Compilation album by Wink
- Released: December 21, 1992
- Recorded: 1988–1992
- Genre: J-pop; dance-pop;
- Length: 66:34
- Language: Japanese
- Label: Polystar
- Producer: Haruo Mizuhashi

Wink chronology
| Nocturne (Yasōkyoku) (1992) | Raisonné (1992) | Aphrodite (1993) |

= Raisonné =

Raisonné: Complete Single Collection (レゾネ, Rezone) is the second compilation album by Japanese idol duo Wink, released by Polystar on December 21, 1992. It covers the duo's singles from 1988 to 1992.
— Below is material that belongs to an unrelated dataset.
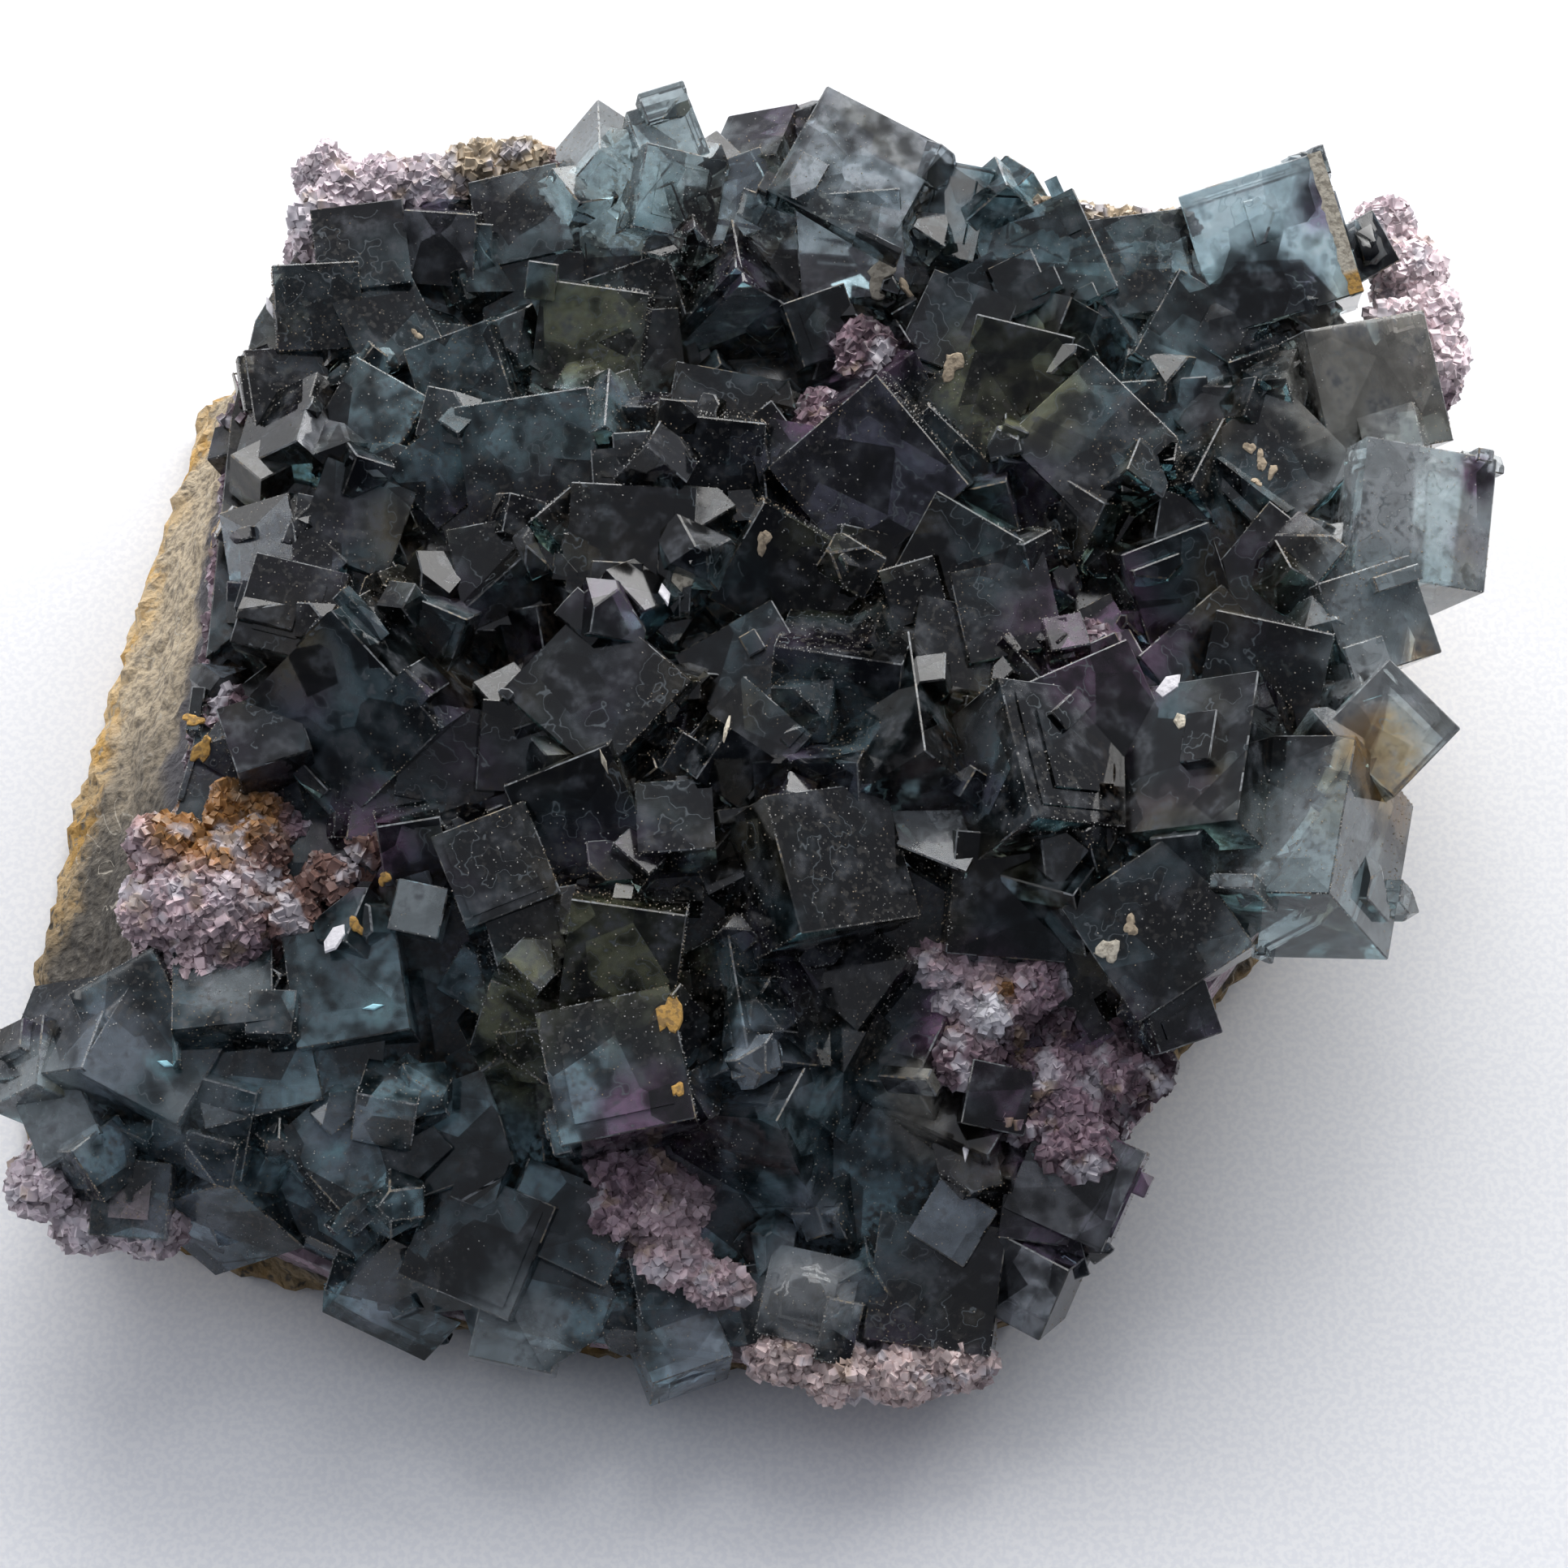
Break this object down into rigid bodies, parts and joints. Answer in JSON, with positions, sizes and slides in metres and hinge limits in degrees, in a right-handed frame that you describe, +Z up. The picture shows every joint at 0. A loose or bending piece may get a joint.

The album peaked at No. 18 on Oricon's albums chart and sold over 58,000 copies.

== Track listing ==
All lyrics are written by Neko Oikawa, except where indicated; all music is arranged by Satoshi Kadokura, except where indicated.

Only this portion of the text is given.